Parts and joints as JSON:
=-=-=-=-=

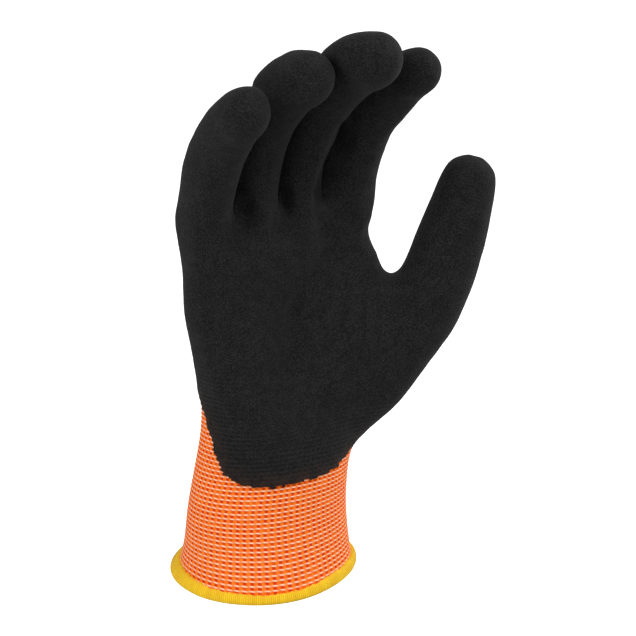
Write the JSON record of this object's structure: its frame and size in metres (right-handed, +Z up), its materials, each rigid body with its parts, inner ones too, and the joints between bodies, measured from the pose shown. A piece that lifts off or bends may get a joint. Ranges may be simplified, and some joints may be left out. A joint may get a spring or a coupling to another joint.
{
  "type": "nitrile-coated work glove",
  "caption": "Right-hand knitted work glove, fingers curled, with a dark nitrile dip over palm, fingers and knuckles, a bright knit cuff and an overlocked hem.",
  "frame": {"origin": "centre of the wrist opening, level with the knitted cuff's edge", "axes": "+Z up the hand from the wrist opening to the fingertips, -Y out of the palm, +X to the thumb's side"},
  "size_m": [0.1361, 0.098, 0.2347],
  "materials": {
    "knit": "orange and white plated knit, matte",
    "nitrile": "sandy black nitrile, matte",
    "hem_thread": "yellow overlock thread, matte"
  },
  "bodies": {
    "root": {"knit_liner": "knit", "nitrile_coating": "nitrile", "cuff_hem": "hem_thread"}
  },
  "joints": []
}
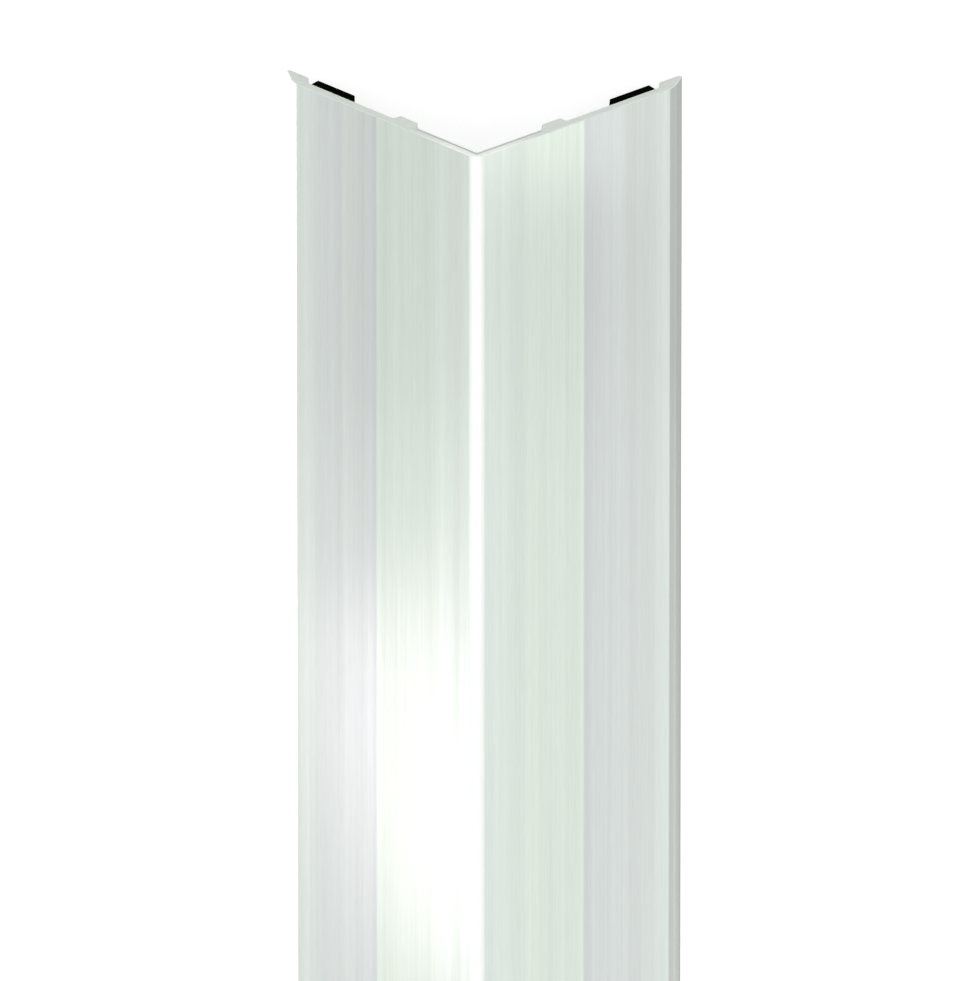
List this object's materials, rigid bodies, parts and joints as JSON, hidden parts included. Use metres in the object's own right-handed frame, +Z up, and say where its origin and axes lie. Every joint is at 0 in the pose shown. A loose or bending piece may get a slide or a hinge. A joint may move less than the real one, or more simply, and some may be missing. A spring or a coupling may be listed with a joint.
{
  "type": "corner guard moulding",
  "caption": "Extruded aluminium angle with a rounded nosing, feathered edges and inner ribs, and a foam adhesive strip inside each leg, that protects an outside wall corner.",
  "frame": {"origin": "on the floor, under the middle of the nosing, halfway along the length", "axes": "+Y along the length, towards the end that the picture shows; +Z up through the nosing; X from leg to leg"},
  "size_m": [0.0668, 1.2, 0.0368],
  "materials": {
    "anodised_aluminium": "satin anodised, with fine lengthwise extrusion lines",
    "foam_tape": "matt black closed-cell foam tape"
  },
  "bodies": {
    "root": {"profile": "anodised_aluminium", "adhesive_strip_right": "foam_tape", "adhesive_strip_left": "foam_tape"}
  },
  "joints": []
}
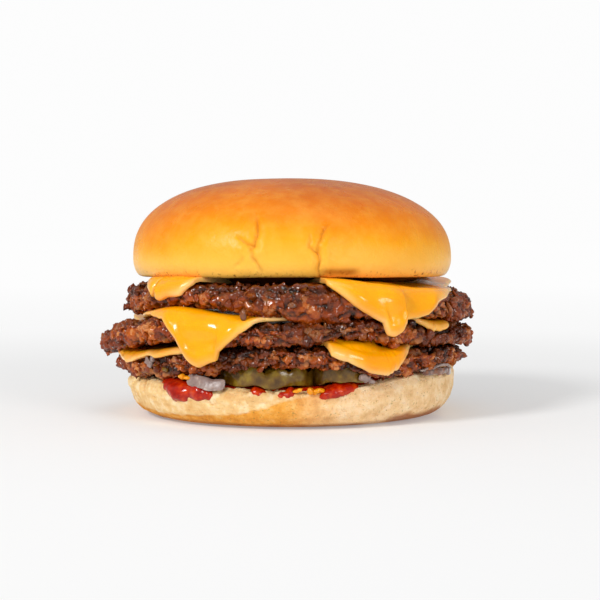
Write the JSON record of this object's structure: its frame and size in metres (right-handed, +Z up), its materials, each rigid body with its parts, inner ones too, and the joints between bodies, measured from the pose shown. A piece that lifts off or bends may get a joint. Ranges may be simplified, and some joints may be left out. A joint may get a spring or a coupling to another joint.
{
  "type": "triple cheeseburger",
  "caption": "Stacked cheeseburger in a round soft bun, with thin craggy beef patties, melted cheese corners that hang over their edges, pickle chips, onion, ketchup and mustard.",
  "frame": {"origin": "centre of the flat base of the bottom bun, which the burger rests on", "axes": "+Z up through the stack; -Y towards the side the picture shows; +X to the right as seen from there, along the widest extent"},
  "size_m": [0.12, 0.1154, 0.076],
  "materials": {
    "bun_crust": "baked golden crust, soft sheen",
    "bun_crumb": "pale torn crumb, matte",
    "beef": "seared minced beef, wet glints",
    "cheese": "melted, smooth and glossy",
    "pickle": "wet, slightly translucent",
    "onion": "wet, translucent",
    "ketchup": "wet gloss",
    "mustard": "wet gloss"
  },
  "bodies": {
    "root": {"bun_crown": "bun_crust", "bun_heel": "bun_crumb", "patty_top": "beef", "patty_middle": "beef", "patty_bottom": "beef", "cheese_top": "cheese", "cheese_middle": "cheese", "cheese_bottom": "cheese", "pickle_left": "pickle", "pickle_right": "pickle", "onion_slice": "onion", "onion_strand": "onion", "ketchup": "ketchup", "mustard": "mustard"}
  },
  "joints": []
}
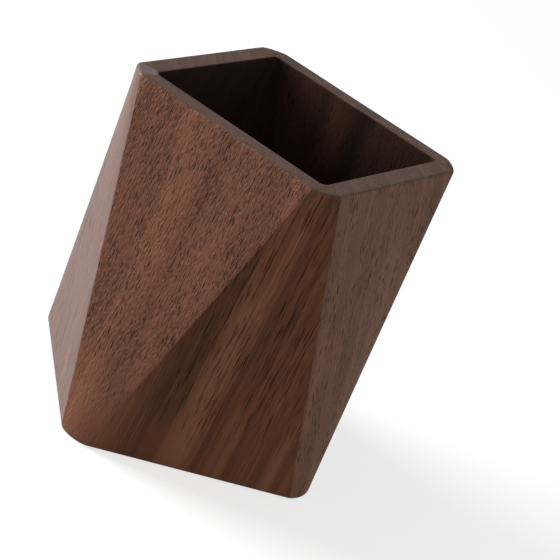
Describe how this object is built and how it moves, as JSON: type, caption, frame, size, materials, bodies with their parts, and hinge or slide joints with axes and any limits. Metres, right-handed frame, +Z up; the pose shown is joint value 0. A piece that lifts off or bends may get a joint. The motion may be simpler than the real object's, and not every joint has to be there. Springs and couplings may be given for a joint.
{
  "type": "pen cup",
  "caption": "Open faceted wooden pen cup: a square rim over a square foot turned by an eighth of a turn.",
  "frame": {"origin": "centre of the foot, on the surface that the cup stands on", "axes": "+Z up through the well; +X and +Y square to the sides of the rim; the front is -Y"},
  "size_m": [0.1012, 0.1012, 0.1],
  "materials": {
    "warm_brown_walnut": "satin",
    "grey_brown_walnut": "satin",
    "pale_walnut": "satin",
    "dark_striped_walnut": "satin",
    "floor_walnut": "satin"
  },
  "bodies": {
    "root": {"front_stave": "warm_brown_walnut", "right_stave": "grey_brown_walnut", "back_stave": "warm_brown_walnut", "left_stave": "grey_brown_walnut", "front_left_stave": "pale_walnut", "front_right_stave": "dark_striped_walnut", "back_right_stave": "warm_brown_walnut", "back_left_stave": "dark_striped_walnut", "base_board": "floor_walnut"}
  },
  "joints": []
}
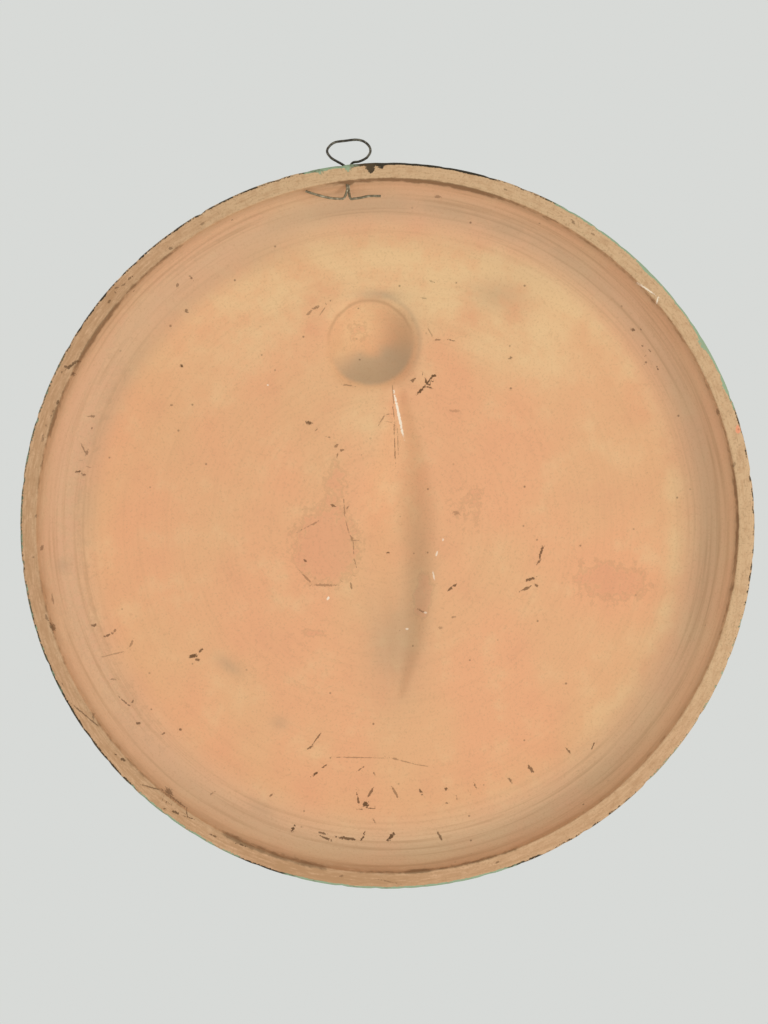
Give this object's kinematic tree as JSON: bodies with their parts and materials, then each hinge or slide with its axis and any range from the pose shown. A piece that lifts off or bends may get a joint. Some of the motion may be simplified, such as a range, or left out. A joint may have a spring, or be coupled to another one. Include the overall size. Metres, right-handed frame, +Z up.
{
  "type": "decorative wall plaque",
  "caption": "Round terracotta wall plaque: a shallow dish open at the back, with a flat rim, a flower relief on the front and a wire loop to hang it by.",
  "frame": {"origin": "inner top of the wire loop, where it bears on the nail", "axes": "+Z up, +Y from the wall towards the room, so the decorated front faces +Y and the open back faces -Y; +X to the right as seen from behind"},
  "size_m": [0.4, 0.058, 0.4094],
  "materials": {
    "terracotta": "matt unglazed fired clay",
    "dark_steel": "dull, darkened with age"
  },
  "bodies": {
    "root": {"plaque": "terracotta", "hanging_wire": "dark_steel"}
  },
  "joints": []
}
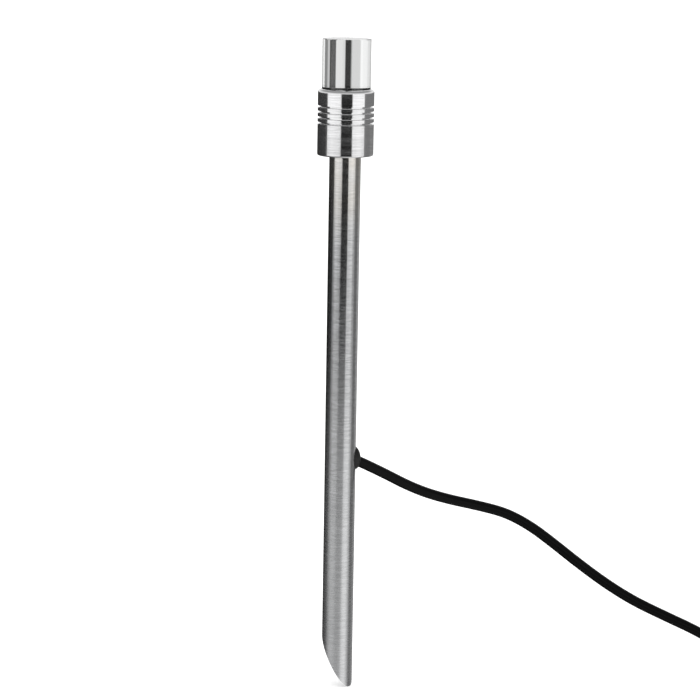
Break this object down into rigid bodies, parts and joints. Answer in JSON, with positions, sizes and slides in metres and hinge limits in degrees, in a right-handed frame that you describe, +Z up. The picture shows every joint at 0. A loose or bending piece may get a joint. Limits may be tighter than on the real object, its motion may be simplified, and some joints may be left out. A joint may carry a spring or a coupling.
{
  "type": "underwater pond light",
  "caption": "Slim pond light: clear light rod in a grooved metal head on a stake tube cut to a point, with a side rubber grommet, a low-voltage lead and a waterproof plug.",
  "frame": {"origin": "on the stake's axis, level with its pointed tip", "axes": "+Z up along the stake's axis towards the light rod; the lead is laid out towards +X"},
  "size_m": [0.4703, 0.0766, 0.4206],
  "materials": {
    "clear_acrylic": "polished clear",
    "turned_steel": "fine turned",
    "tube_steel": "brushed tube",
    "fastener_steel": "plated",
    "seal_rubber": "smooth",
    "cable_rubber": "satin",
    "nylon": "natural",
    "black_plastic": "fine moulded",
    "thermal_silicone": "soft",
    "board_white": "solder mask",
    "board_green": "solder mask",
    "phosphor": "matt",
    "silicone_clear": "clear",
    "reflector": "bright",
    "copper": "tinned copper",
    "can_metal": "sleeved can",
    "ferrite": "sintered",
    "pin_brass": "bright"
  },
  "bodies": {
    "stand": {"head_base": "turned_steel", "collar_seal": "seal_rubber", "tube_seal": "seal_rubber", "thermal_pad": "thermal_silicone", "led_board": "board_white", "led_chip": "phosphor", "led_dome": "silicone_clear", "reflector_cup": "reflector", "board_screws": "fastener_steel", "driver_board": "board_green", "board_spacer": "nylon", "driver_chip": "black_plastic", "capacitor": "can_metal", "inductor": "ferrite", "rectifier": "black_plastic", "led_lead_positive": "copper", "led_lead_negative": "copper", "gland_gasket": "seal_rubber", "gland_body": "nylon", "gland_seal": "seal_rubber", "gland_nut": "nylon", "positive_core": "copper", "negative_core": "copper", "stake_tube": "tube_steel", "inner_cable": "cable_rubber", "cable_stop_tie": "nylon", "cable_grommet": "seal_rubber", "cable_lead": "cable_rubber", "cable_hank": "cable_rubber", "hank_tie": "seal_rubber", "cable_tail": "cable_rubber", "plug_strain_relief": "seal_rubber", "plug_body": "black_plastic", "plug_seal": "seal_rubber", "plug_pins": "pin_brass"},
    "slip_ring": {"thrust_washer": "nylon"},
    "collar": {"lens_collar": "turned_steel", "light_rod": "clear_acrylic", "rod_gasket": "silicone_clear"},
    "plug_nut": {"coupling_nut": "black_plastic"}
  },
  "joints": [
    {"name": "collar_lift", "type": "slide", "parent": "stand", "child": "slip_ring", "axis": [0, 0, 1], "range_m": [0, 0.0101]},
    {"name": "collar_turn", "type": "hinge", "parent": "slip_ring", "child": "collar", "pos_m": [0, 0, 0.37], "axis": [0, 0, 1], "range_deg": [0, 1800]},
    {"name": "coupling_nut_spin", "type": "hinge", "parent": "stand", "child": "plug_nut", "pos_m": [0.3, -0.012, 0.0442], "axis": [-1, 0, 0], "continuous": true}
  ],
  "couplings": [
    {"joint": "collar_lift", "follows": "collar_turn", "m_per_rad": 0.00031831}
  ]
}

=-=-=-=-=

Every line holding "their" should be copied out.

▸ **EXERCISE SOLUTION**:
  "caption": "Stacked cheeseburger in a round soft bun, with thin craggy beef patties, melted cheese corners that hang over their edges, pickle chips, onion, ketchup and mustard.",
Describe how this object is built and how it moves, as JSON: type, caption, frame, size, materials, bodies with their parts, and hinge or slide joints with axes and any limits. Metres, right-handed frame, +Z up; the pose shown is joint value 0. A piece that lifts off or bends may get a joint. The motion may be simpler than the real object's, and not every joint has to be there. Springs and couplings may be given for a joint.
Give this object's kinematic tree as JSON: bodies with their parts and materials, then each hinge or slide with its axis and any range from the pose shown. A piece that lifts off or bends may get a joint. Some of the motion may be simplified, such as a range, or left out. A joint may have a spring, or be coupled to another one. Include the overall size. Metres, right-handed frame, +Z up.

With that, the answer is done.